Regarder Perfect Sense en pleine pandémie mondiale du Coronavirus donne au film une actualité étonnante. Mais même pris hors de ce contexte, le film séduit car il s'empare avec originalité du thème de l'existence humaine. Dystopie contemporaine, il met à l'honneur le sens de la vie par le prisme des cinq sens, ou plus précisément de leur disparition. Privés de l'odorat, du goût, puis de l'ouïe et de la vue, nos personnages se trouveront dans l'amour et la confiance.
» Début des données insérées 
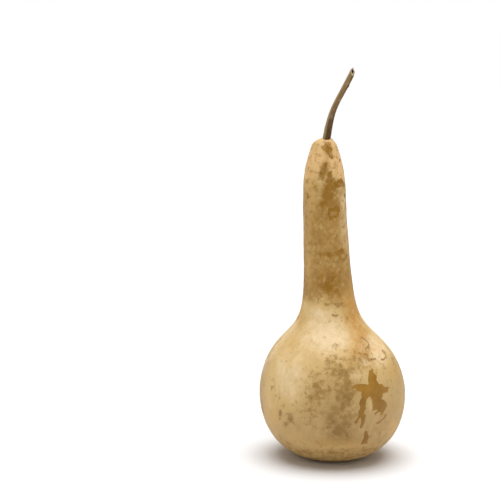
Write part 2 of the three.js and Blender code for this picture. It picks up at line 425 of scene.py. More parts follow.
def rind_outline(settings):
    """Points of the rind's outline as radius and height, from the scar in the foot to the stalk's socket."""
    rings = list(KEY_RINGS)
    rings[1] = WIDEST._replace(radius=settings.bowl_radius / MM)
    rings[3] = NECK._replace(radius=settings.neck_radius / MM)
    scar_middle = Vector((0, SCAR_DEPTH))
    scar_edge = Vector((SCAR_RADIUS, 0))
    points = geometry.interpolate_bezier(
        scar_middle, scar_middle + SCAR_MIDDLE_PULL, scar_edge + SCAR_EDGE_PULL, scar_edge, 7
    )
    for step in range(1, 9):
        points.append(scar_edge.lerp(Vector((FOOT.radius, 0)), step / 8))
    for below, above, count in zip(rings, rings[1:], RINGS_BETWEEN):
        start = Vector((below.radius, below.height))
        end = Vector((above.radius, above.height))
        leave = start + ring_direction(below) * below.after
        arrive = end - ring_direction(above) * above.before
        points.extend(geometry.interpolate_bezier(start, leave, arrive, end, count + 1)[1:])
    inner = socket_radius()
    for outward, rise in SOCKET_LIP:
        points.append(Vector((inner + outward, CROWN.height + rise)))
    points.append(Vector((inner, CROWN.height - SOCKET_DEPTH)))
    points.append(Vector((0, CROWN.height - SOCKET_DEPTH)))
    return points


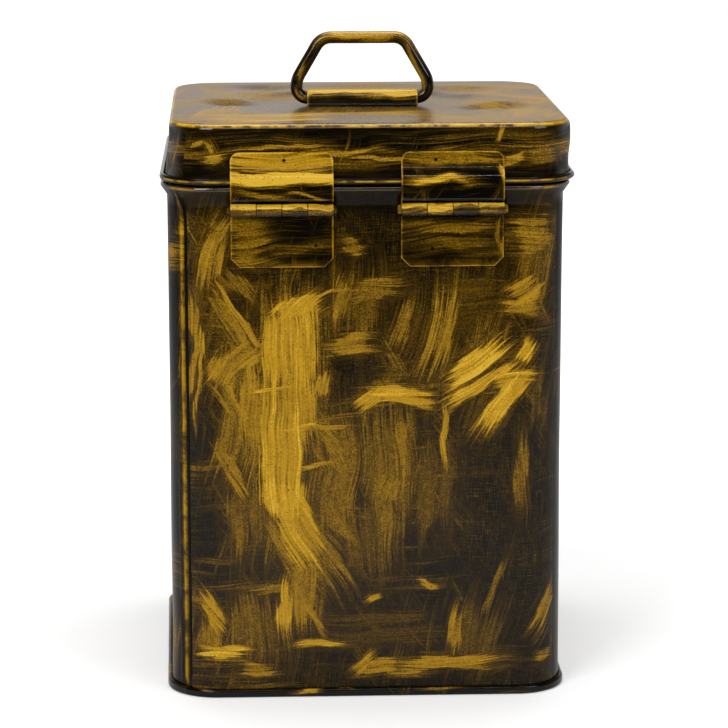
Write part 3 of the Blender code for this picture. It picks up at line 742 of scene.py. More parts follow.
def skirt_tint(g, place, paint):
    """The gold is rubbed off under the lid's edge and above its rim."""
    v = g.split(place)[1]
    under_edge = g.ramp(v, 0.2830, 0.2925, 1.10, 0.22)
    above_rim = g.ramp(v, 0.2700, 0.2765, 0.16, 1.0)
    return g.math("MULTIPLY", paint, g.math("MULTIPLY", under_edge, above_rim))


def top_tint(g, _, paint):
    """The lid's top keeps a thin film of gold all over."""
    return g.math("MAXIMUM", paint, 0.32)


# The rolled shoulder is hammered and glossy, and the flare under it dull
FLARE_V = 0.2530
ROLL_V = 0.2614
ZONE_GLOSS = {
    FLARE_V: dict(roughness=(0.12, 0.28), ior=1.21),
    ROLL_V: dict(roughness=(0.08, 0.24), ior=1.60, relief_strength=0.90),
}

# The hinge side's wall is painted in zones, each with only the strokes that reach it
ZONE_U = [-0.125, -0.045, 0.030, 0.125]
ZONE_V = [-0.010, 0.070, 0.145, 0.220, FLARE_V, ROLL_V, 0.280]


def strokes_in(strokes, low, high, margin=0.004):
    """The strokes that reach into a zone of the sheet, ragged ends and sides included."""
    found = []
    for laid in strokes:
        u, v, turn, length, width, bend, _ = in_metres(laid)
        along = 2.3 * length
        across = 2.4 * width + abs(bend) * along * along
        reach_u = abs(cos(turn)) * along + abs(sin(turn)) * across + margin
        reach_v = abs(sin(turn)) * along + abs(cos(turn)) * across + margin
        if low[0] - reach_u < u < high[0] + reach_u and low[1] - reach_v < v < high[1] + reach_v:
            found.append(laid)
    return found


def zone_of(u, v):
    column = sum(u > limit for limit in ZONE_U[1:-1])
    row = sum(v > limit for limit in ZONE_V[1:-1])
    return row * (len(ZONE_U) - 1) + column


inside = dark_lacquer("inside_lacquer")
body_front = []
for row in range(len(ZONE_V) - 1):
    for column in range(len(ZONE_U) - 1):
        low = (ZONE_U[column], ZONE_V[row])
        high = (ZONE_U[column + 1], ZONE_V[row + 1])
        body_front.append(brushed_paint(
            f"body_brushed_{row}_{column}", strokes_in(BODY_STROKES, low, high),
            haze=(0.40, 0.35, 0.31), tint=body_tint, film=0.30, rubs_and_shade=strokes_in(BODY_RUBS, low, high),
            **ZONE_GLOSS.get(ZONE_V[row], {})))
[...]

Les deux personnages ne sont pas choisis au hasard : elle est épidémiologiste, donc au cœur de la science médicale et de la recherche, pourtant désemparées devant l'infection mondiale. Lui est cuisinier, un artisan du plaisir des papilles et des yeux. À eux deux, ils forment un "couple d'ordures" comme ils se surnomment : abjects, méprisants, égoïstes dans leurs relations amoureuses, mais aussi meurtris par des drames personnels.
Ponctué par des images d'actualité, autant de parenthèses narratives dans lesquelles la narratrice nous rappelle les pressions écologiques et sociales exercées sur la planète, le film mêle à la (science) fiction une réflexion critique sur les limites du système de consommation et de production actuel.
La puissance de proposition de ce film est innovante et convaincante, elle en est presque malicieusement dérangeante quand on imagine que la science fiction pourrait friser avec la réalité.